Karen Ernsberger (Benziger Family Winery): “They seem to hold great for a couple of years, then oxidise. The wines were brown and weird. They had a marked plastic character”.
The truth is, there are seven different grades of cork and there is a huge variation in the quality of the corks depending on the raw materials used and the production processes, both mechanical and physical.
Cork manufacturers produce a wide range of corks and it is up to the winemaker to specify the quality, dimensions and finish of the corks required.
However, often the corks that the ABC Winery in Margaret River wants they can’t get because the huge multinational conglomerates take all the first, second and third grade corks, leaving ABC Winery to pay top dollar for mediocre merchandise.
In my opinion, there is a problem with cork taint in wines.
Cork manufacturers need to spend money developing the cork plantations and using technology to create a faster growing, thicker barking higher quality tree as well as developing quality control systems and a better processing system for the bark that would eliminate sub-standard material.
It would certainly be an improvement on the tens of millions of dollars currently spent on advertising and telling us how good cork is and that there really isn’t a problem.
The winemakers also need to realise that consumers need to know what grade of cork they are using so we can buy either with confidence or at our own peril.
Labels inform us of everything from sugar level to growing region, so why not include something about the cork that will tell us whether we can cellar the bottle for the next ten years or not.
Participants were asked to sample five wines, three of which had some form of fault – for example, volatile acidity (giving a bitter taste) or oxidisation (wine discolouration and/or vinegar flavour to differing degrees). One wine had cork taint or TCA and one wine was normal.
The test was sat by an international panel from all areas of the wine and associated industries, including Jim Clendenen, winemaker at Au Bon Climat winery in California, Angela Muir MW, Mike Paul of Southcorp and Geoff Taylor, specialist chemist of Corkwise, to name a few.
At the end of the test, only two of the ninety-one tasters correctly identified the TCA fault and not one participant was able to pick all five of the faults. These results show how difficult it is to identify wine faults, even when attempted by experts.
The problem with corked wines is that 99 percent of the time it is almost untasteable. Patrons at dinner parties and restaurants tell the people concerned that their wine didn’t taste like it normally does, or that the wine seems a bit flat.
In fact, this is the real problem with wines that have been TCA affected. TCA can give the wine a slightly reduced fruit intensity, lack of acidity or a woody or earthy slant and all of these characters can be exhibited in a wine that has been aged in wood.

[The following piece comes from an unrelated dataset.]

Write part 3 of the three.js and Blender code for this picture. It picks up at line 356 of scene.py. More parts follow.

The only person that can correctly identify a fault on small scale is the winemaker and you can’t always have him/her by your side on the occasion.
As I see it, this is the main problem winemakers are having with cork. Prospective buyers try wines that have a slight taint. Because the wine doesn’t live up to its expectation and price tag they don’t buy the product again and don’t support or endorse the product.

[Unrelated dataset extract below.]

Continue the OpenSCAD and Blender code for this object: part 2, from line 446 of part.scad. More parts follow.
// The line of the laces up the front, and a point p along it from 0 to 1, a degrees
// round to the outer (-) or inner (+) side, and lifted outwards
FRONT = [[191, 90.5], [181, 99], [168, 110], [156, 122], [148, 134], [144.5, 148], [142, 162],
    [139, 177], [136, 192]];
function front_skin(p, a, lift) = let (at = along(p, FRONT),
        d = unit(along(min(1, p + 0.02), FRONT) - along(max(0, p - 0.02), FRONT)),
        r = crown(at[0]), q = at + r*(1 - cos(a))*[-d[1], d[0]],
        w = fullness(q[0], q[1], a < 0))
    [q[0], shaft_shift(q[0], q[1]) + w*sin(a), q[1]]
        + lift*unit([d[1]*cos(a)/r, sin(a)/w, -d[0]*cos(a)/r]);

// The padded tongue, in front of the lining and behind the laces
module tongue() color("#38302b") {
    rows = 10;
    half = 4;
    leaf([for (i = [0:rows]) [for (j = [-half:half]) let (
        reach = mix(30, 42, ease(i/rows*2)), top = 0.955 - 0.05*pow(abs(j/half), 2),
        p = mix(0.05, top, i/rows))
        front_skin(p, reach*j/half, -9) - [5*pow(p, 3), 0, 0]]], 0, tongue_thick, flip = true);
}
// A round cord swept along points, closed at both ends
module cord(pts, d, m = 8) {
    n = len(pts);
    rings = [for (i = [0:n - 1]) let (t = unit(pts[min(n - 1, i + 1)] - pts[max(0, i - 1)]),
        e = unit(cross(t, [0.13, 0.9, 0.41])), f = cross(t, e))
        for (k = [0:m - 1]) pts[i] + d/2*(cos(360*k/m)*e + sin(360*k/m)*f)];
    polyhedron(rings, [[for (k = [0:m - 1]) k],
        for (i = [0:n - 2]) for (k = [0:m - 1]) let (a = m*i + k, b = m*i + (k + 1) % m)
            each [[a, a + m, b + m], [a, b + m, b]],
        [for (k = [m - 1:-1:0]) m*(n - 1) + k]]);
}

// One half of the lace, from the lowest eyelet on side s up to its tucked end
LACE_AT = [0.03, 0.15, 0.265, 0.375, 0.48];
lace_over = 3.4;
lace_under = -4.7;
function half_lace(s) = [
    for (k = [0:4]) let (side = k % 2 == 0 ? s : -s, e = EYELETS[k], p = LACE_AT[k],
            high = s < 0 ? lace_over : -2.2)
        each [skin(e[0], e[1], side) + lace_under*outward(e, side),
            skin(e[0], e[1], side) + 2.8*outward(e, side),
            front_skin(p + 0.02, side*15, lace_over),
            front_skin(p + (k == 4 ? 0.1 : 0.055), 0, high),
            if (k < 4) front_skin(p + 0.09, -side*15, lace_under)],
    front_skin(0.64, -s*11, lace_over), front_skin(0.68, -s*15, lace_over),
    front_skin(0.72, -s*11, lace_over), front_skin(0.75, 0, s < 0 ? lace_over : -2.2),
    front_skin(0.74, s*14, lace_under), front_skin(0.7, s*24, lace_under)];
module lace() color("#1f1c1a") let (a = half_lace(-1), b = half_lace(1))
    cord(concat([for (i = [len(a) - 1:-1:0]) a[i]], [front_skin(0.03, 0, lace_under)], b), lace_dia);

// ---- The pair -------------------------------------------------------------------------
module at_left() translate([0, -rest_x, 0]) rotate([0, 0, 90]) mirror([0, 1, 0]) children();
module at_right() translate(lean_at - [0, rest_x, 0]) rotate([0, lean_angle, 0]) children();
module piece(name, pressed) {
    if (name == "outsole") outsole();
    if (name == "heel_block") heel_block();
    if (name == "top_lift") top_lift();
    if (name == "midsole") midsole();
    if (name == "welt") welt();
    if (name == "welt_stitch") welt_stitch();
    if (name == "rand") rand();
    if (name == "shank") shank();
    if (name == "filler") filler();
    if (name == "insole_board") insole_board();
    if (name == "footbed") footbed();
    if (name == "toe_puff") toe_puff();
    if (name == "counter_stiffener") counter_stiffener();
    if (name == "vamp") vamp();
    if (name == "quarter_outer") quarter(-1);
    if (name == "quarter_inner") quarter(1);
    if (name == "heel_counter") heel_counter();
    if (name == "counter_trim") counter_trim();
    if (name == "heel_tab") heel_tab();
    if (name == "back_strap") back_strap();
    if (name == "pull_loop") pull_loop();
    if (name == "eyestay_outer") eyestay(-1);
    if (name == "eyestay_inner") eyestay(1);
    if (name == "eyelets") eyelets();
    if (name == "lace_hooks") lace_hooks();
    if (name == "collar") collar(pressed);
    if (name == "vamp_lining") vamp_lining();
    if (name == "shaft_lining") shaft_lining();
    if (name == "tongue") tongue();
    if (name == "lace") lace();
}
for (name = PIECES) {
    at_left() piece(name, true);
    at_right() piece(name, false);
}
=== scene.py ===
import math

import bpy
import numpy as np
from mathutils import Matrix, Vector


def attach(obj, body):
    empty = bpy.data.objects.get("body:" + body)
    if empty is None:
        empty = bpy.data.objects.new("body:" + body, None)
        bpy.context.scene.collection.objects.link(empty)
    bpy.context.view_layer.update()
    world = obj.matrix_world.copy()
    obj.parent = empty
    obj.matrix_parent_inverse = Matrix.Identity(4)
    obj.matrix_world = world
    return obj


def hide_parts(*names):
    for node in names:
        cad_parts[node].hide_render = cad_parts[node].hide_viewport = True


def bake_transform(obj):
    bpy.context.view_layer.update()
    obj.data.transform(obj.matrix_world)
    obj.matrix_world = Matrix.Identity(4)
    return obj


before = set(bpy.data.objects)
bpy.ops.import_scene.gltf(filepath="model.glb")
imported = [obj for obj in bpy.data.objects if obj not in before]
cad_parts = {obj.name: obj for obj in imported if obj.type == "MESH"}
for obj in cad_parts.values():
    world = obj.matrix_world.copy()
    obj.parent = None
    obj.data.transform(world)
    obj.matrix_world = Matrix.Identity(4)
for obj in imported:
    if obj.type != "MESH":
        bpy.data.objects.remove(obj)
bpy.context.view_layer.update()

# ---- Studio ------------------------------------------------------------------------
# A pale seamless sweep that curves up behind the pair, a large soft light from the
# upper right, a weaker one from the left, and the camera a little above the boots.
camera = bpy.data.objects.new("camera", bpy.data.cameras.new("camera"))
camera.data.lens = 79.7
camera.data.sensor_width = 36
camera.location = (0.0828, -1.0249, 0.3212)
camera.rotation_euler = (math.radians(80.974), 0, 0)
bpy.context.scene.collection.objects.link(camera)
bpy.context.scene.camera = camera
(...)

How many times have you reached to pick a bottle of $20 wine off the shelf only to have a friend whose opinion you value say: “Don’t get that, I tried it on Friday, or at dinner last night, and it was average”.
The wine may have received a brilliant write-up only yesterday by a writer you trust, but if your friend who has a good palate doesn’t rate the wine you won’t buy it.

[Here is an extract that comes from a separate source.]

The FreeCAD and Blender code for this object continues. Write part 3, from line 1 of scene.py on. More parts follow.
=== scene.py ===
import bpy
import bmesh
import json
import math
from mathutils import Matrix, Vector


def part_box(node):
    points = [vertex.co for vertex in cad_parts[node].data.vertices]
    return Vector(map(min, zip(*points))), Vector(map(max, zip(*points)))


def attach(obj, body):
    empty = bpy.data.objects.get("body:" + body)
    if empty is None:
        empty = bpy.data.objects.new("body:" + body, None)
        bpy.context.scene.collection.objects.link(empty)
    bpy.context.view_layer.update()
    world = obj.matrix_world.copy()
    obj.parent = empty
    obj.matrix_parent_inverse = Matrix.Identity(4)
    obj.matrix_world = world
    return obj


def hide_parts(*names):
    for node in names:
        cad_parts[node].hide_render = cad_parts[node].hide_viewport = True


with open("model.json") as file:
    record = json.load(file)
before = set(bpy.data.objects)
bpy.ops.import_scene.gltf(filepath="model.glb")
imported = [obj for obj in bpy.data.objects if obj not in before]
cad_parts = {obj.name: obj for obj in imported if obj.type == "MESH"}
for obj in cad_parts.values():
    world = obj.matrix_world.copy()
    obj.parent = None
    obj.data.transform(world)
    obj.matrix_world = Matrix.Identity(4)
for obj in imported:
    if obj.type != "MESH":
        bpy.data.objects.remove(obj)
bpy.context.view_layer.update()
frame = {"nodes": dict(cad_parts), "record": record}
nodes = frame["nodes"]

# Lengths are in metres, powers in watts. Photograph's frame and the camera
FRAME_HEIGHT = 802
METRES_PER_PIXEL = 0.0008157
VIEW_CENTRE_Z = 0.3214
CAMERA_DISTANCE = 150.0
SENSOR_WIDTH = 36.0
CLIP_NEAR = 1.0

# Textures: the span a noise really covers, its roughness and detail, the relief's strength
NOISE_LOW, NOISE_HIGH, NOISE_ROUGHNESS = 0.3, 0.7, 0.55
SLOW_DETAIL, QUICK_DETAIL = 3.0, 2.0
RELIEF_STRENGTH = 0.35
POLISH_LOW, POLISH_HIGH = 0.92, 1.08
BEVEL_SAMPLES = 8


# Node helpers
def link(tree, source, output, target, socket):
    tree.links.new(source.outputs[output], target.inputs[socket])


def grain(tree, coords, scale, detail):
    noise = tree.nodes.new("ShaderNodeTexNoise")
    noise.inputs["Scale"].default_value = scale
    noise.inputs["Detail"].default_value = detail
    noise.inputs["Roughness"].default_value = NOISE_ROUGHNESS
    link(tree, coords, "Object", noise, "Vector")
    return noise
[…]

If the winemaker has received a bad batch of corks which affects thirty percent of his/her premium Cabernet Sauvignon and Chardon-nay, his reputation and wines will be seriously affected.
There is a huge selection of premium wines in the market and it would be a long time before I had another Chardonnay or Cabernet Sauvignon from that producer after paying $20 for a flat woody wine.
Don’t forget, if you think you could pick a faulty wine only two out of ninety-one experts picked a TCA affected wine.
What is the answer? Plastic corks are good for the short term but have serious problems when needed to last more than two years.
Remarks from winemakers who have conducted tests have included:
Pam Dunsford (Chapel Hill): “Synthetic corks strip the wine of flavour.”
Bailey Carrodus (Yarra Yering): “Synthetic corks left a flat synthetic flavour rather like the effect of putting vaseline in your mouth.”
Karen Ernsberger (Benziger Family Winery): “They seem to hold great for a couple of years, then oxidise. The wines were brown and weird. They had a marked plastic character”.
The truth is, there are seven different grades of cork and there is a huge variation in the quality of the corks depending on the raw materials used and the production processes, both mechanical and physical.
Cork manufacturers produce a wide range of corks and it is up to the winemaker to specify the quality, dimensions and finish of the corks required.
However, often the corks that the ABC Winery in Margaret River wants they can’t get because the huge multinational conglomerates take all the first, second and third grade corks, leaving ABC Winery to pay top dollar for mediocre merchandise.
In my opinion, there is a problem with cork taint in wines.
Cork manufacturers need to spend money developing the cork plantations and using technology to create a faster growing, thicker barking higher quality tree as well as developing quality control systems and a better processing system for the bark that would eliminate sub-standard material.
It would certainly be an improvement on the tens of millions of dollars currently spent on advertising and telling us how good cork is and that there really isn’t a problem.
The winemakers also need to realise that consumers need to know what grade of cork they are using so we can buy either with confidence or at our own peril.
Labels inform us of everything from sugar level to growing region, so why not include something about the cork that will tell us whether we can cellar the bottle for the next ten years or not.